Requirements:
Return, word for word, the lines from the line holding "Continue the FreeCAD" through the line holding "return np.stack([x, np.where(arc". Include both end lines and no others.

[Object modeling scripts]
::::

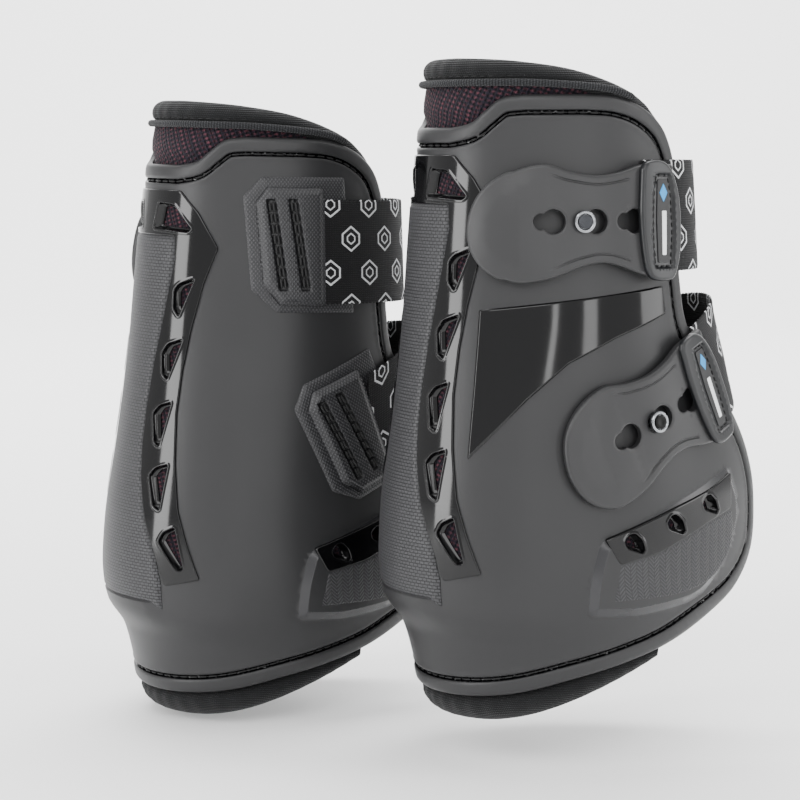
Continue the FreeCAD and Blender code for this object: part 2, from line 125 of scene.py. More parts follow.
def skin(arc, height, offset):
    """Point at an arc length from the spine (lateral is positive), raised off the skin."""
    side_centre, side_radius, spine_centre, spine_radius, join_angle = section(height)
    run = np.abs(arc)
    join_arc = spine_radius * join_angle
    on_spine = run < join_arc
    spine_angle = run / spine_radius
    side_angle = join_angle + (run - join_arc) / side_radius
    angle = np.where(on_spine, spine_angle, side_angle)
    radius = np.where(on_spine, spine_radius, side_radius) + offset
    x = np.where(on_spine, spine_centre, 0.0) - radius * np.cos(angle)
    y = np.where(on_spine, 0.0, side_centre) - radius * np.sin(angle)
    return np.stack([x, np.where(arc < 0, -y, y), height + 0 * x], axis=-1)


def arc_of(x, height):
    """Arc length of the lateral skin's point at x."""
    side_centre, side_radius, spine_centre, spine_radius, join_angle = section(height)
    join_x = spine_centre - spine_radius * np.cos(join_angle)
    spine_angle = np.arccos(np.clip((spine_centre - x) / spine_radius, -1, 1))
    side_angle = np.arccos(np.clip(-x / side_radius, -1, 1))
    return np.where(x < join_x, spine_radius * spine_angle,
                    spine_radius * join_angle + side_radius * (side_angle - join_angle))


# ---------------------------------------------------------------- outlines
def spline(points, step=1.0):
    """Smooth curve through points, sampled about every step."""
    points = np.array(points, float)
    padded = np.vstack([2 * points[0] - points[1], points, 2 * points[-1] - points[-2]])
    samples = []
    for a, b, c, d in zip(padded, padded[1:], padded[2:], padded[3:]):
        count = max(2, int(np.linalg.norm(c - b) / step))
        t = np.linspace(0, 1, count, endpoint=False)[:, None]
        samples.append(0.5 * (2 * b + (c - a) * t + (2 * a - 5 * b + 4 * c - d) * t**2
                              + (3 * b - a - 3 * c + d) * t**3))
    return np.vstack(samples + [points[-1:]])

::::

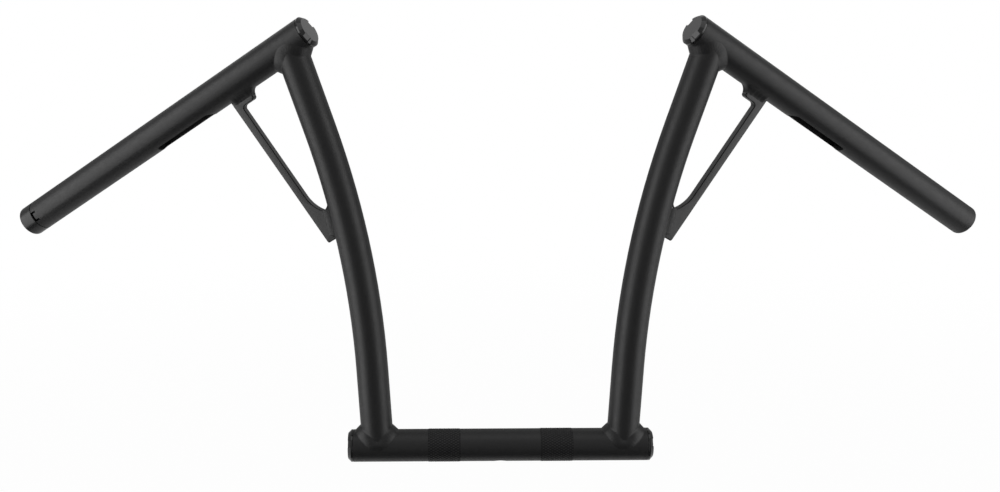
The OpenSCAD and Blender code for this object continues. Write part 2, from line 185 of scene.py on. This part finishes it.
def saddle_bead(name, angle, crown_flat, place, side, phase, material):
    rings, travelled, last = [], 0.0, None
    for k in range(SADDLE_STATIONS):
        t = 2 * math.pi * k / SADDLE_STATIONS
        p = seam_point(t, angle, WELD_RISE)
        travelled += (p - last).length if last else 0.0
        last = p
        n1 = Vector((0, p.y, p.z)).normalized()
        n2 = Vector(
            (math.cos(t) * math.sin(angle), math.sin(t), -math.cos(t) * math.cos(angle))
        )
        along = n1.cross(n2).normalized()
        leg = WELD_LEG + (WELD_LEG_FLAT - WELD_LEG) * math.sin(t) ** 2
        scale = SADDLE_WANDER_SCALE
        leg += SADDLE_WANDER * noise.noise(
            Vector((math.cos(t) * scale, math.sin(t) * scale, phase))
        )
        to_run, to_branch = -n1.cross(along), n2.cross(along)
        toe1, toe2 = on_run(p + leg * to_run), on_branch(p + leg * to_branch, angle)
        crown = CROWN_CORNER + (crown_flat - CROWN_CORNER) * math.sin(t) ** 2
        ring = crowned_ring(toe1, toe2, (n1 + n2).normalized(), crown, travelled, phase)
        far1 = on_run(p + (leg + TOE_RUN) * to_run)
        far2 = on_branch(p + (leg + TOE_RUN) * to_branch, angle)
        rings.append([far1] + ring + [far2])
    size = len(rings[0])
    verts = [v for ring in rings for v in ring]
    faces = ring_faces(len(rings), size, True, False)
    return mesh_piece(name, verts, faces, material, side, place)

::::

Complete response:
Continue the FreeCAD and Blender code for this object: part 2, from line 125 of scene.py. More parts follow.
def skin(arc, height, offset):
    """Point at an arc length from the spine (lateral is positive), raised off the skin."""
    side_centre, side_radius, spine_centre, spine_radius, join_angle = section(height)
    run = np.abs(arc)
    join_arc = spine_radius * join_angle
    on_spine = run < join_arc
    spine_angle = run / spine_radius
    side_angle = join_angle + (run - join_arc) / side_radius
    angle = np.where(on_spine, spine_angle, side_angle)
    radius = np.where(on_spine, spine_radius, side_radius) + offset
    x = np.where(on_spine, spine_centre, 0.0) - radius * np.cos(angle)
    y = np.where(on_spine, 0.0, side_centre) - radius * np.sin(angle)
    return np.stack([x, np.where(arc < 0, -y, y), height + 0 * x], axis=-1)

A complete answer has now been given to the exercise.